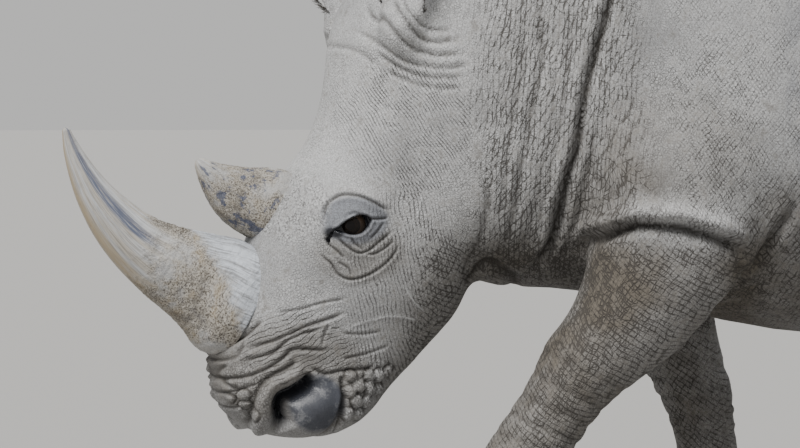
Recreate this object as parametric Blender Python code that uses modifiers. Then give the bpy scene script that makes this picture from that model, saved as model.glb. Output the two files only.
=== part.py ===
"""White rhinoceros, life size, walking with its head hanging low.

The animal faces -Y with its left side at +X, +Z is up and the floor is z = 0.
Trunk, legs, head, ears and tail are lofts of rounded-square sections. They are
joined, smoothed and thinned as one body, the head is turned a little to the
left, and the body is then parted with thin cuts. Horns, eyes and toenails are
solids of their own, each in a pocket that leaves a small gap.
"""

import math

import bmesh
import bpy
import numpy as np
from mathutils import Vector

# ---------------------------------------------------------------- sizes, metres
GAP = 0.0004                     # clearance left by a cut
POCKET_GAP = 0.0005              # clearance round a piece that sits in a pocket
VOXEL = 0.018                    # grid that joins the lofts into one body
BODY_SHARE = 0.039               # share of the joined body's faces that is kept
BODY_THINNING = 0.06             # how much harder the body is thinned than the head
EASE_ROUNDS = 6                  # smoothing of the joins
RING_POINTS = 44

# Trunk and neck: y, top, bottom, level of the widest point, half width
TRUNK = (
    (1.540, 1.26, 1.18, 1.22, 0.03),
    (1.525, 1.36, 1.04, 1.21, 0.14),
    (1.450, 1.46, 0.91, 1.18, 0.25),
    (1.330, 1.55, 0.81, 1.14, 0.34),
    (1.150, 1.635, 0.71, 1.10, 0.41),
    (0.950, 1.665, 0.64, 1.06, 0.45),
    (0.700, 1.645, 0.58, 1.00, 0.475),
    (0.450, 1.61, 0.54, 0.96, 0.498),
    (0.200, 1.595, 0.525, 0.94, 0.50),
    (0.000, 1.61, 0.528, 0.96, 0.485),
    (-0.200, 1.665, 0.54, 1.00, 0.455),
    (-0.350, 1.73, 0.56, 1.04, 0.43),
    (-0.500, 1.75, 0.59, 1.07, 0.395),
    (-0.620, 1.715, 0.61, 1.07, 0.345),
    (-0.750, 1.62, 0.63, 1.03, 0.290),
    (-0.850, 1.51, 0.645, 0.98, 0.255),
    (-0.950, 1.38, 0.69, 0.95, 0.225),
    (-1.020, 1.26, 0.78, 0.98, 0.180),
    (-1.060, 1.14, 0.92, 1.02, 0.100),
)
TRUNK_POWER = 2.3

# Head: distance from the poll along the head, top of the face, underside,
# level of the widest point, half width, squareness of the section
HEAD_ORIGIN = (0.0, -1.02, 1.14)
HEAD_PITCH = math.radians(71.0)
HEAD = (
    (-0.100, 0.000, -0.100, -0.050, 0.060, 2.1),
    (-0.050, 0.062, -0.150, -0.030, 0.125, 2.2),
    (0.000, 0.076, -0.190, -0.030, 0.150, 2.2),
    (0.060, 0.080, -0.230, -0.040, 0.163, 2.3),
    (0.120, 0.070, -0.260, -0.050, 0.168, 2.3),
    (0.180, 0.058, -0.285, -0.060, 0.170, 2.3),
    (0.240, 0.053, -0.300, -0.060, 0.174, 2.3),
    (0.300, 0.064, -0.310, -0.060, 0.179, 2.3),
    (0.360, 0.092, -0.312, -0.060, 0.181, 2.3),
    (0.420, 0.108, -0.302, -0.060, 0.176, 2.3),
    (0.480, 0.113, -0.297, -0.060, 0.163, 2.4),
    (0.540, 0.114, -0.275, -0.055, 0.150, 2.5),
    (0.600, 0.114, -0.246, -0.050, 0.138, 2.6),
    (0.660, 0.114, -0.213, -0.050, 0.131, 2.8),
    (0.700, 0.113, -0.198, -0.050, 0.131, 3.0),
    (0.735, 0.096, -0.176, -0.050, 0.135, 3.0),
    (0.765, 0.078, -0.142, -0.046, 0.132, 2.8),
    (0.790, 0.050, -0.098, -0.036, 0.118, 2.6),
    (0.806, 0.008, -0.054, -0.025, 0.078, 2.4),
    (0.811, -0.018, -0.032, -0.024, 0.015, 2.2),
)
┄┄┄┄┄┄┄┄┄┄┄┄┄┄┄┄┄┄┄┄
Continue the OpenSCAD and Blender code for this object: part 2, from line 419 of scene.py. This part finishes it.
┄┄┄┄┄┄┄┄┄┄┄┄┄┄┄┄┄┄┄┄
In the listing above, find the line with "Recreate this object" and the line with "from mathutils import Vector", then print exactly those two lines and every line between them, and nothing more.

> _Expected answer_:
Recreate this object as parametric Blender Python code that uses modifiers. Then give the bpy scene script that makes this picture from that model, saved as model.glb. Output the two files only.
=== part.py ===
"""White rhinoceros, life size, walking with its head hanging low.

The animal faces -Y with its left side at +X, +Z is up and the floor is z = 0.
Trunk, legs, head, ears and tail are lofts of rounded-square sections. They are
joined, smoothed and thinned as one body, the head is turned a little to the
left, and the body is then parted with thin cuts. Horns, eyes and toenails are
solids of their own, each in a pocket that leaves a small gap.
"""

import math

import bmesh
import bpy
import numpy as np
from mathutils import Vector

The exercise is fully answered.